▸ **Exercise requirements**: In the entries below, find every line with "joints" and copy it.

(Rows from an object dataset)
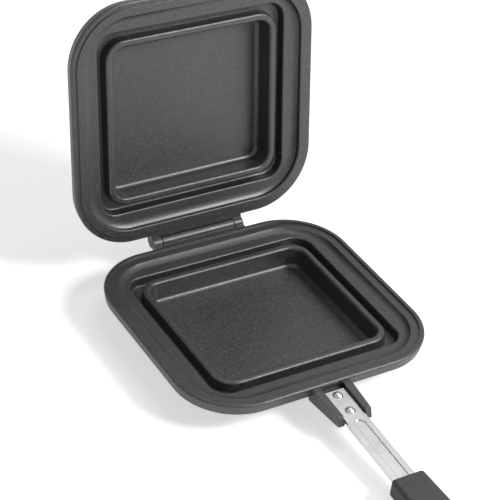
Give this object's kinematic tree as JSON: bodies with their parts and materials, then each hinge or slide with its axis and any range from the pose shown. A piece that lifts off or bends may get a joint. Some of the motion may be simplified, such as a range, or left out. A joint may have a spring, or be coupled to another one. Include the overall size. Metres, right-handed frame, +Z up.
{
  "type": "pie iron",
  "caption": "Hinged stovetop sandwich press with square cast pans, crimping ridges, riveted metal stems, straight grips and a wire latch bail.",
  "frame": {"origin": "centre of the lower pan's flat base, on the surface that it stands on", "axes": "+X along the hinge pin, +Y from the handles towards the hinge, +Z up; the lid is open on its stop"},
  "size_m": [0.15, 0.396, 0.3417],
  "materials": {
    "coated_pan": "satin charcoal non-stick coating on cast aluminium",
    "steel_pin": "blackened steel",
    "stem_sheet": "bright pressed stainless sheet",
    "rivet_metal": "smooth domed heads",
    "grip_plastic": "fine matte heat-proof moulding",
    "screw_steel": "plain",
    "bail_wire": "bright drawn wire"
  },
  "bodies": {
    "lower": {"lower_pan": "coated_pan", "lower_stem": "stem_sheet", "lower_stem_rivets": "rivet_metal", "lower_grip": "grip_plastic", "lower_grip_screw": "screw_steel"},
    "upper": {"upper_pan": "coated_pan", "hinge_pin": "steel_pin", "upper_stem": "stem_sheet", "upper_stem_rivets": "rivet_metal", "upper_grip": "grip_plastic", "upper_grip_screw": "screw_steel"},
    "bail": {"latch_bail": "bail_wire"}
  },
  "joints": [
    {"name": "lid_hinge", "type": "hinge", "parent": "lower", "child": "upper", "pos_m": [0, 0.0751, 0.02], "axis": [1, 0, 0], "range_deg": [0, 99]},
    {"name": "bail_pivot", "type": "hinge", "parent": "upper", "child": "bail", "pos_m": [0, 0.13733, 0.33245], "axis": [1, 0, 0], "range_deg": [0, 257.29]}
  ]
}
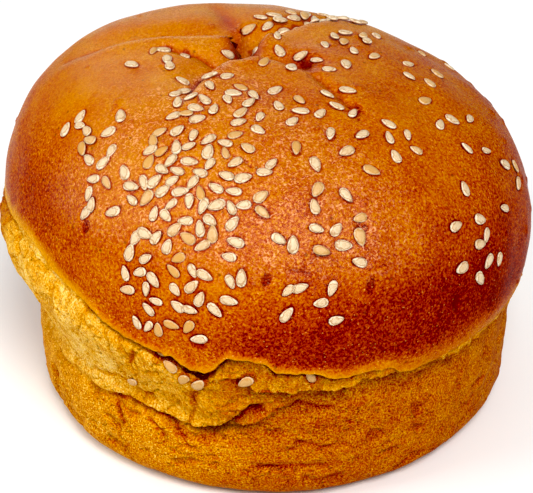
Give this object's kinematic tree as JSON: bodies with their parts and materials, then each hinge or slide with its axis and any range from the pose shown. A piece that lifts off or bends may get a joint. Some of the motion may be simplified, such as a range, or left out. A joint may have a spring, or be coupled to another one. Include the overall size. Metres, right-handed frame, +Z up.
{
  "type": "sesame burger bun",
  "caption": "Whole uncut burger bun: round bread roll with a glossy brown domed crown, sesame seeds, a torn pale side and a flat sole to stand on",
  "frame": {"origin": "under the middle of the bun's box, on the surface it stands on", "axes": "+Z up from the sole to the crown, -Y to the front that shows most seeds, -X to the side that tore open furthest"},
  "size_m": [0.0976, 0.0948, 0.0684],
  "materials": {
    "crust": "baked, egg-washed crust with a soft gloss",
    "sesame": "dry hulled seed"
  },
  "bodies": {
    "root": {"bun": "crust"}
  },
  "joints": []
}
* * *
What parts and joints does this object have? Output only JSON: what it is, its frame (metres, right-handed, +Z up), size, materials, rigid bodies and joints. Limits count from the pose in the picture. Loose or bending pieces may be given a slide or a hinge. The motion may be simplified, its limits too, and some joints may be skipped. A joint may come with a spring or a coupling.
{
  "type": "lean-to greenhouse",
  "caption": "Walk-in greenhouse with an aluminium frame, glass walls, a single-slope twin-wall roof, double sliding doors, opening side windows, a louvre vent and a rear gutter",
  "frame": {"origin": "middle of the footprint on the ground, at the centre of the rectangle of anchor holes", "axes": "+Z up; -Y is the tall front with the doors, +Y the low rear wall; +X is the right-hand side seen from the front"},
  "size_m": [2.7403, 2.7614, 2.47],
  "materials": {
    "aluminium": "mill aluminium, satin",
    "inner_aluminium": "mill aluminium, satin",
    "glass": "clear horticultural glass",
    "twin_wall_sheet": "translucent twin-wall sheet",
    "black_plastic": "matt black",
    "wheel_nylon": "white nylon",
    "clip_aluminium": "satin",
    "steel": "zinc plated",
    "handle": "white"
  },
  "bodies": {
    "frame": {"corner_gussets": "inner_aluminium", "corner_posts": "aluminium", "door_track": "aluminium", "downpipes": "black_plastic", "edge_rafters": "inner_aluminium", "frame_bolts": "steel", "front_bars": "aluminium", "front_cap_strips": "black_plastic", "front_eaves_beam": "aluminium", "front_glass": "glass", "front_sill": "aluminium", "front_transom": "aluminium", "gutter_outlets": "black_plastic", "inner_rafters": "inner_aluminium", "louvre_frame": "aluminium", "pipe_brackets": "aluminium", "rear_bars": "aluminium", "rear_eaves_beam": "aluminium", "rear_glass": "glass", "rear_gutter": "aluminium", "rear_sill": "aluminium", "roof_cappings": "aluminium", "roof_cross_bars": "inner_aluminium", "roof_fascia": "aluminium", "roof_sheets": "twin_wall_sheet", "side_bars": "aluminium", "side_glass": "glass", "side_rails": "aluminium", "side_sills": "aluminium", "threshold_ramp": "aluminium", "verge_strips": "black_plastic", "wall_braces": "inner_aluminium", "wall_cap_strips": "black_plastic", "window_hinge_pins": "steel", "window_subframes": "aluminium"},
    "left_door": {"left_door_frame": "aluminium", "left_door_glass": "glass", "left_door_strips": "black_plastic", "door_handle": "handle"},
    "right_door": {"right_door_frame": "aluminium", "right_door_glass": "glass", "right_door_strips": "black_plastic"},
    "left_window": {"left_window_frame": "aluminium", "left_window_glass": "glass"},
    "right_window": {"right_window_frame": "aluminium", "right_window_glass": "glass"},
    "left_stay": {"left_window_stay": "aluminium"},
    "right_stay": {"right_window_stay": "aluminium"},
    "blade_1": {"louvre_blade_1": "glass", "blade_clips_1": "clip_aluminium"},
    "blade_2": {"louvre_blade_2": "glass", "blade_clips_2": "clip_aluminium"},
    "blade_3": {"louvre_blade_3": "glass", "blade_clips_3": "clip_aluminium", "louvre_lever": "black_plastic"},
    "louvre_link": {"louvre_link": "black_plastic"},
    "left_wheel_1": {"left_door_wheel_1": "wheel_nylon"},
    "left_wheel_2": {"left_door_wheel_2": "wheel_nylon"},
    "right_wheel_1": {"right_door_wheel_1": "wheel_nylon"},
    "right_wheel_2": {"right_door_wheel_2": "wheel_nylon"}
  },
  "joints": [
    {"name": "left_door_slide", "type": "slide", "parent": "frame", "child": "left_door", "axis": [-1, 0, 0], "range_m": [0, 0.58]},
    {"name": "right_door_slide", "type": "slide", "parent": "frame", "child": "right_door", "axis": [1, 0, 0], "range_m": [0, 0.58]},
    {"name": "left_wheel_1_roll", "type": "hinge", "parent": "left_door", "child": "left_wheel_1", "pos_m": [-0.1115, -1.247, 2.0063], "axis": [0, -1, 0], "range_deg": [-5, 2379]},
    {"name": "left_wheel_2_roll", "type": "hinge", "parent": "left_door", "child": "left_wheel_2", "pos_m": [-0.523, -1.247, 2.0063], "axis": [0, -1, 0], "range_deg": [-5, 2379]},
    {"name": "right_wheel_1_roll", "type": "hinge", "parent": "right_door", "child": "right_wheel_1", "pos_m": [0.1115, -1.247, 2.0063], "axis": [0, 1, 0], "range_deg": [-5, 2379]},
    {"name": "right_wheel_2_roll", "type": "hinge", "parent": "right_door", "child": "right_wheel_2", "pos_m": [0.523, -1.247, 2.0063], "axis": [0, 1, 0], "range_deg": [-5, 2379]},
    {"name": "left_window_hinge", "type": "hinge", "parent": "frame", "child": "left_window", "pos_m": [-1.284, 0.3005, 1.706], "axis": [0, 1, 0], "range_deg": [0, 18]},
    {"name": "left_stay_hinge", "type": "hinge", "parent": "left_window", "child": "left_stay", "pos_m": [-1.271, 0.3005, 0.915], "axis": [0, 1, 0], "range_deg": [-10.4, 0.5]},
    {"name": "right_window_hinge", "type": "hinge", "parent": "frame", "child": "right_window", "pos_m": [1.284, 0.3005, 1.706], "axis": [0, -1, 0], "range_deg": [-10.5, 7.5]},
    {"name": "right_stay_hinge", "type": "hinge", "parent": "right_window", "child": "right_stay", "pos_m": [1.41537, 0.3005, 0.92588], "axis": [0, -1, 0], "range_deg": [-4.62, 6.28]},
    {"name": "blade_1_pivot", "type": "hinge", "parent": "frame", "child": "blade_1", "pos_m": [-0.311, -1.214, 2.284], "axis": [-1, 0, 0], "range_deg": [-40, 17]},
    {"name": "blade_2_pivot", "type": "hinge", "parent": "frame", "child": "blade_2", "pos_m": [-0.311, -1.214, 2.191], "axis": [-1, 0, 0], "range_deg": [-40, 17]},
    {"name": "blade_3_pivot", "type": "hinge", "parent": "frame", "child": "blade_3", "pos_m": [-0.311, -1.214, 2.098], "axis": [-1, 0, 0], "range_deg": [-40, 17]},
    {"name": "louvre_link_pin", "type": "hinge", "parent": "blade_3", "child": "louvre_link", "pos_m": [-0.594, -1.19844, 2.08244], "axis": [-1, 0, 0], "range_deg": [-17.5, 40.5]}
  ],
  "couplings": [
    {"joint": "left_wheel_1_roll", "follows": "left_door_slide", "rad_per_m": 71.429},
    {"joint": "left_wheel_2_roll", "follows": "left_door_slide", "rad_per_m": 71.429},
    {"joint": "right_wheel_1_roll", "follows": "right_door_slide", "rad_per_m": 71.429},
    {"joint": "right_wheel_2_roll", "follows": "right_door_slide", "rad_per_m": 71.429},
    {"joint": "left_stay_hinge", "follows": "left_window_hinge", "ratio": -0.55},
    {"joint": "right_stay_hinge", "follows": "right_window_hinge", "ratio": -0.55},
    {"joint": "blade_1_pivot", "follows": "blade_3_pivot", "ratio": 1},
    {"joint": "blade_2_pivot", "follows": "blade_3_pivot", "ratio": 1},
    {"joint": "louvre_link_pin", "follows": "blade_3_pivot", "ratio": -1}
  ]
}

▸ **Task output**:
  "joints": [
  "joints": []
What parts and joints does this object have? Output only JSON: what it is, its frame (metres, right-handed, +Z up), size, materials, rigid bodies and joints. Limits count from the pose in the picture. Loose or bending pieces may be given a slide or a hinge. The motion may be simplified, its limits too, and some joints may be skipped. A joint may come with a spring or a coupling.
  "joints": [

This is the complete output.